A problem is that doing Bayesian data analyses is not so easy. Probably the best starting point for college (and graduate school) students is JASP, but that’s not a very accessible or appropriate choice for most middle and high schoolers. So, I’ve been working hard with project team members and some great collaborators with similar interests on trying to figure out how to bring the core parts of Bayesian data analysis into K-12 — especially middle and high school — classrooms in accessible ways. Our original proposal for CREDIBLE mentioned two of these, but I now think there are quite a few more options than just those. Specifically, maybe there are five “flavors” of Bayesian data analysis for K-12 learners.
A conceptual approach — no screens or technology needed. We created an approach that tries to bring together the core parts of Bayesian data analysis - it’s more like Bayesian “reasoning”. The three parts are (A) account for what you already know, (B) be open to new evidence, and (C) consider your confidence after. So we called it the ABCs of Data!
Confidence updating — using Bayes Factors. This is the approach my colleagues Marcus Kubsch, Stefan Sorge, and others have been exploring that builds on an approach a physics educator developed around 5-10 years ago. This approach is basically the mathematical version of the first approach — the same three steps. It uses a bit of a shortcut — instead of truly being Bayesian data analysis, we basically ask learners to decide for themselves how informative the data is in terms of their hypothesis (in terms of a Bayes Factor). We created an app for this approach called the Confidence Updater.
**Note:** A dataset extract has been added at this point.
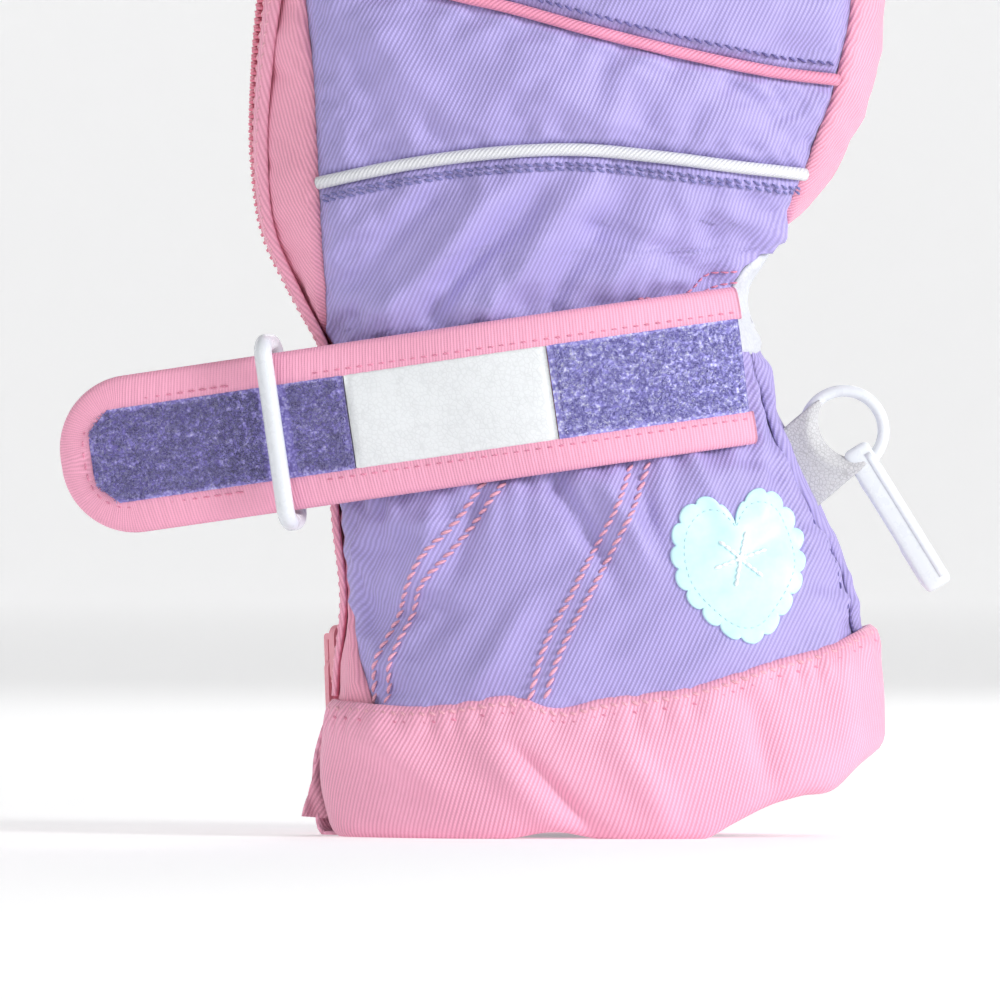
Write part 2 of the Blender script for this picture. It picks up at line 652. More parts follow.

It’s simple, but it can help students to use mathematics to express their ideas. We also wrote a paper that details this.
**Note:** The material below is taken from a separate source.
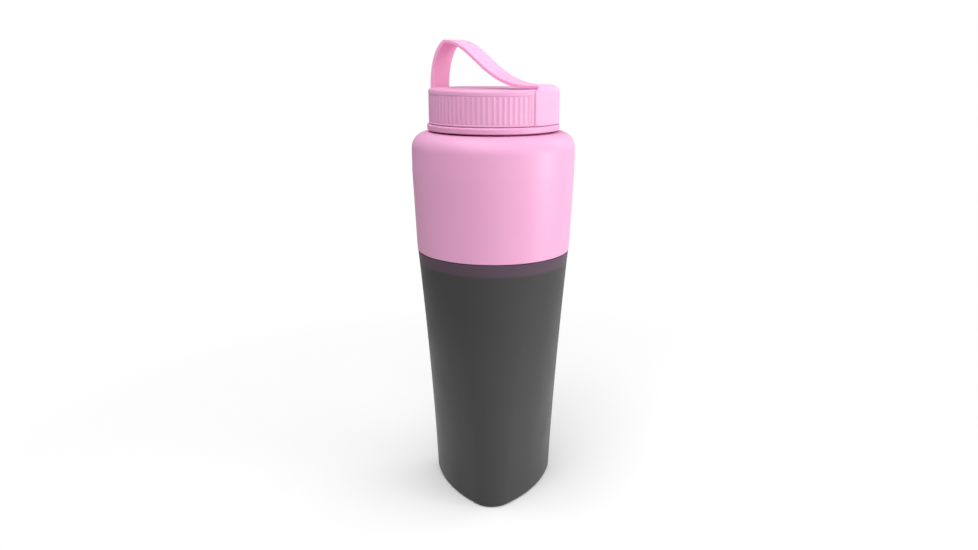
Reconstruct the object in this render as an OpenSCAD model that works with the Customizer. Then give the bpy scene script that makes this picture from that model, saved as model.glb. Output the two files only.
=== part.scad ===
// Two-part shaker bottle with a screw lid and a soft carry strap.
// Origin: centre of the base, on the surface it stands on. +Z is up.
// One corner of the rounded-triangle base points along -Y.

/* [Lower body] */
// Height of the lower body, from the base to the seam
lower_h = 131.5; // [110:0.5:160]
// Outer radius of the round rim
rim_r = 38.8; // [33:0.1:47]
// Distance from the axis to the middle of each side of the base
base_side = 26.5; // [24:0.1:28]
// Distance from the axis to each rounded corner of the base
base_corner = 34.5; // [33:0.1:36]
// Radius of the rounded corners of the base
base_corner_r = 11.9; // [9:0.1:14]
// Wall of the lower body at the base
lower_wall = 2.0; // [1.4:0.1:3]
// Thickness of the floor
floor_t = 2.4; // [1.6:0.1:4]
// Radius of the edge between the base and the wall
base_edge_r = 1.6; // [0.5:0.1:3]
// Wall of the rim outside its thread
rim_wall = 2.8; // [2.4:0.1:4]
// Depth of the hollow under the base
foot_recess = 0.8; // [0.4:0.1:1.2]
// Width of the foot ring that the bottle stands on
foot_w = 4; // [3:0.5:8]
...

Confidence updating — for a particular parameter. Here’s kind of a new one. This came about from discussions with a teacher yesterday. What if the Confidence Updater was less for a belief or a hypothesis that can be general (I think x and y are related), and more about a particular relationship? Learners would need to be a little bit more specific about their hypothesis — I think x and y have a correlation of r = .65, for example, or I think a one-unit increase in x is associated with a .5 increase in y, or I think there is a mean-level difference of 2.0 between sites A and B. Then students visualize the data (perhaps scatter plots for the first two, and histograms or box plots for the third) and run specific analyses — calculating correlation coefficients, estimating a linear regression model, and conducting a t-test (for those three examples). Then students use the output from those — the parameters and, heck, maybe even the output of their respective NHSTs. And then they update their confidence using same shortcut we built into the Confidence Updater. The difference here is that the hypothesis has to be much more specific; the benefit is that the conclusion can be more incisive.
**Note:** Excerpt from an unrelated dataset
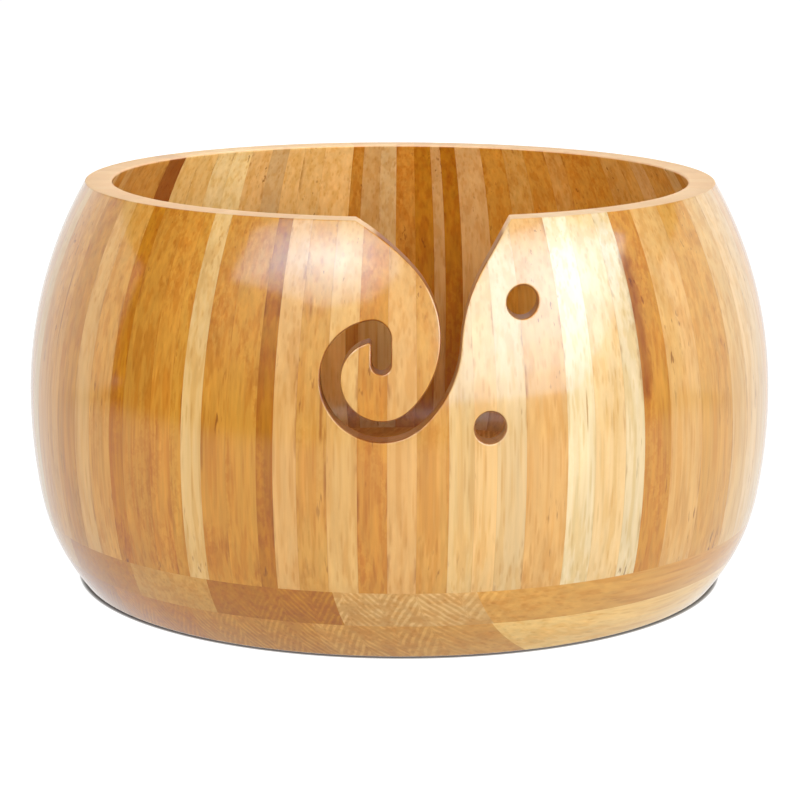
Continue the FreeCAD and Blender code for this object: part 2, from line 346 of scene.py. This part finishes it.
def lacquer(shader, colour, bundle, streaks, gloss, bare=0.0):
    """Clear gloss over wood with faint open grain. Where it is bare the wood is dull."""
    surface = shader.surface.inputs
    shader.put(surface["Base Color"], colour)
    rough = shader.math("ADD", shader.math("MULTIPLY", streaks, STREAK_ROUGHNESS), SMOOTH_WOOD)
    rough = shader.math("ADD", rough, shader.math("MULTIPLY", bare, BARE_ROUGHNESS))
    shader.put(surface["Roughness"], rough)
    height = shader.math("SUBTRACT", shader.math("MULTIPLY", streaks, STREAK_RELIEF), bundle)
    pairs = (("Strength", OPEN_GRAIN_STRENGTH), ("Distance", OPEN_GRAIN), ("Height", height))
    shader.put(surface["Normal"], shader.add("ShaderNodeBump", pairs).outputs["Normal"])
    shader.put(surface["Coat Weight"], gloss)
    surface["Specular IOR Level"].default_value = 0.15
    surface["Coat Roughness"].default_value = 0.10
    surface["Coat IOR"].default_value = 1.5


def varied(tone_name, chance):
    """A tone a little lighter or darker than its name says."""
    light = chance.uniform(1 - TONE_SPREAD, 1 + TONE_SPREAD)
    channels = linear(TONES[tone_name])
    return tuple(c * light * chance.uniform(1 - HUE_SPREAD, 1 + HUE_SPREAD) for c in channels)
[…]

Bayesian data analysis — with conjugate priors. I learned about this approach from my colleagues Mine Dogucu and Sibel Kazak. We wrote about it here in an article that came out in an issue just this week. The gist of this approach is that we use a shortcut of a very different kind than in the confidence updater — here, estimating the probability of a hypothesis given a prior and data (here, learners do not decide how informative the data is—it’s calculated through the use of a model). The shortcut is to use a conjugate prior: Normal–Normal (for a continuous, or “normal”, outcome); Gamma–Poisson (for a count, “Poisson”, outcome); and, Beta–Binomial (for a dichotomous, “Binomial”, outcome). The paper with Mine and Sibel used the Beta-Binomial since the example we used with the teachers we designed this for were analyzing data with a yes-no (i.e., dichotomous) outcome. We haven’t tried this for the other outcomes. This approach has a lot of potential; one possible limitation as I understand it is that these models are for single outcome variables, and I don’t know how we could include variables that relate to these outcomes (like if we were interested in how variable a related to variable b, or if there was a difference in y knowing the observation is from site A or B.
Bayesian data analysis — using numerical approximation. Lastly, this is what I think of as the “full-blown” Bayesian data analysis — probably using a tool like JASP, or R. This is absolutely possible for advanced high school students, but it would probably be a challenge; it is mostly used by undergraduate and graduate students in statistics classes, and by researchers and professionals looking to conduct rigorous Bayesian data analyses. It can work for a range of analyses and the software is designed to support good decision-making about the output of analyses. But, again, this tool may be pretty challenging for many of us to use!